The game of craps and dice The game of craps involves the repeated tossing of a pair of dice. In the game of craps, Nancy throws a five on the first toss of a pair of dice. ["Five" means that the sum of the number of dots on both dice is equal to five.] The rules call for her to keep on tossing the dice until she gets a five again, in which case she wins, or until she gets a seven, in which case she loses. What is the probability that she will win.
My attempt:
$P$ $($Sum of five occurs$)=$ $(2/6)+ (1/6)(2/6)+(1/6)^2(2/6)+...$
$P$ $($Sum of five occurs$)$ $=$ $\sum_{x=1}^\infty (2/6)(1/6)^{x-1}$
$P$ $($Sum of five occurs$)=$ $(2/6)/1-(1/6)= 2/5$ 
I know the answer is correct. However I am not sure if this is the way how you would show the working. Is there any other way we can show how to get this probability with a formula?
 A: Under the stated rules, the only sums that matter are $5$ and $7$, which have probabilities $\frac{4}{36}$ and $\frac{6}{36}$ respectively.

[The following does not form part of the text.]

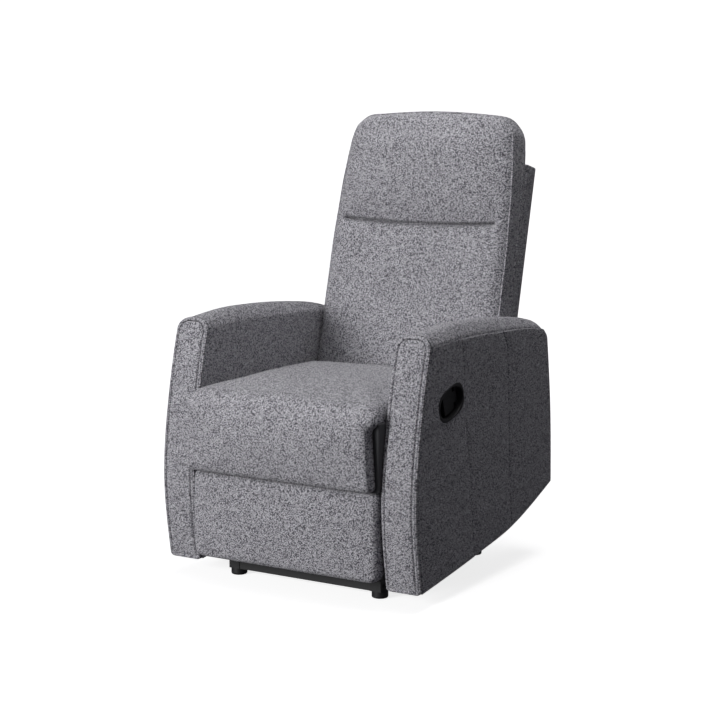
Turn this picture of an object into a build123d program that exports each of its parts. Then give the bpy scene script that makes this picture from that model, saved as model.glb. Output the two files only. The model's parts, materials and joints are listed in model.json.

The probability she got a $5$ given she got a $5$ or a $7$ is 
$$\frac{\frac{4}{36}}{\frac{4}{36}+\frac{6}{36}}.$$ The formula is the standard conditional probability formula.
A: At the $n$th roll, the probability is simply the probability of a 5 hitting, while the $n-1$ previous rolls were not 5 or 7.
There are 6 ways to roll a 7, and 4 ways to roll a 5, so the probability that the dice show neither on any given roll is $\frac{26}{36}$.
So the probability of winning on the $n$th roll is $\left(\frac{26}{36}\right)^{n-1} \frac{4}{36}$.
The overall probability of winning is the probability of winning on the first roll, plus the second, plus the third, and so on:
$$P[win] = \sum_{k=1}^\infty \left(\frac{26}{36}\right)^{k-1} \frac{4}{36} = \frac{\frac{4}{36}}{1-\frac{26}{36}} = 0.4.$$

Gambler's note: Probability of $0.4$ corresponds to odds of $2:3$, or "two dollars to win three," which is exactly the payoff of odds bets on the pass/come lines for 5s and 9s on the craps table. The pass/come lines, however, only pay even money, so it's clear that odds bets are better. Of course, to play odds, you have to play the point as well.
A: On each roll, the probability of total 5 is $4/36$, and the probability of total 7 is $6/36$.
Notice that if Nancy rolls any total other than 5 or 7, her situation has not changed at all: she still needs to keep rolling until the dice show 5 or 7, and will get the same results.  So her probability of a win after that roll is the same as it was before.
$P(\mbox{win}) = P(\mbox{roll 5}) P(\mbox{win} \mid \mbox{roll 5}) +P(\mbox{roll 7}) P(\mbox{win} \mid \mbox{roll 7}) + P(\mbox{roll other}) P(\mbox{win} \mid \mbox{roll other})$
$P(\mbox{win}) = \frac{4}{36} \cdot 1 + \frac{6}{36} \cdot 0 + \frac{26}{36} P(\mbox{win})$
$\frac{10}{36} P(\mbox{win}) = \frac{4}{36}$
$P(\mbox{win}) = \frac{2}{5}$.